There are some other things I will take away from this experience…

  • The potter, not the clay is supposed to decide what it will be. Too often I found myself being pushed around by the clay, bending to its will rather than making it bend to mine.
  • The more you know, the more you realize you don’t know. One night our class walked through an exhibit of potters’ cups. Dozens and dozens of artisans’ work were displayed showing a variety that was staggering. You could spend your whole life exploring this medium.
  • New skills come when you put in the time, attention and practice. I have no doubt I can continue to learn the potter’s wheel and develop my skills. The question in my mind is how much time do I have to devote to this and what will I have to give up to do it.
  • Sometimes, it’s okay to just play in the mud. Even if I never become a potter. Even if I never take another class. The experience of learning, of creating, and of enjoying the process was definitely worth the price of admission.

So, the winter classes started without me, but I am still thinking about the wheel. I’m not sure what opportunities lay ahead, but I am so grateful for the chance to learn, to play, to ponder, and to grow. Making pottery, learning new skills, and being a beginner are all part of what makes life grand. So, what are you learning? Where are you stepping out of your familiar life and embracing the fun/frustration of learning something new?


This is one of my 50 before 50 experiences. Want to know more? Click here to follow along.

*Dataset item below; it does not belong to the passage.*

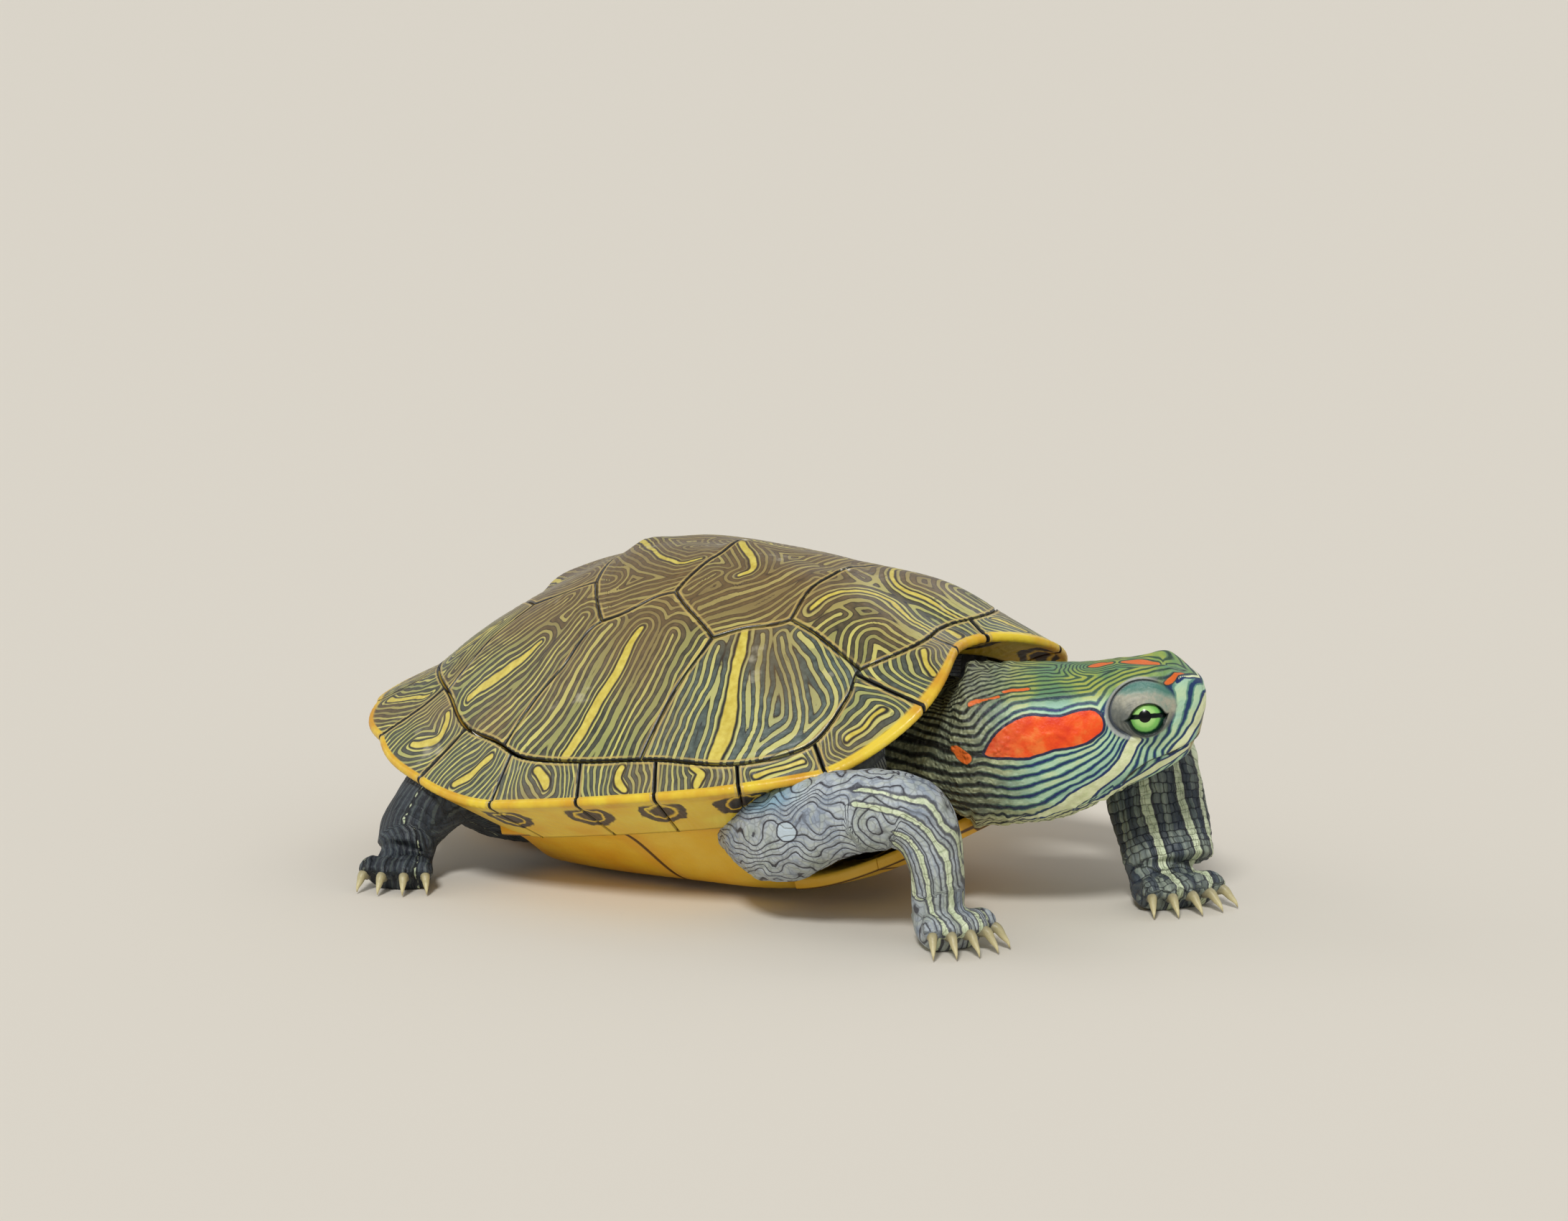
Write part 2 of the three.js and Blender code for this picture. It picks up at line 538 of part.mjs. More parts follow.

6 thoughts on “Pottery class…

  1. Deb, how fun!! I’ve always wanted to do this too. Where did you take the lessons? Now that I’m retired I have time for new adventures! Sue Tandy


  2. Hi Debra! Your advice is very welcome. I started a few years ago and am loving it! I take classes at a local arts center in West Nyack, NY. My experience is similar to yours, although I do both wheel and hand built. Each has it’s challenges but I like throwing some pots while my slab built pieces are setting, so I can keep working!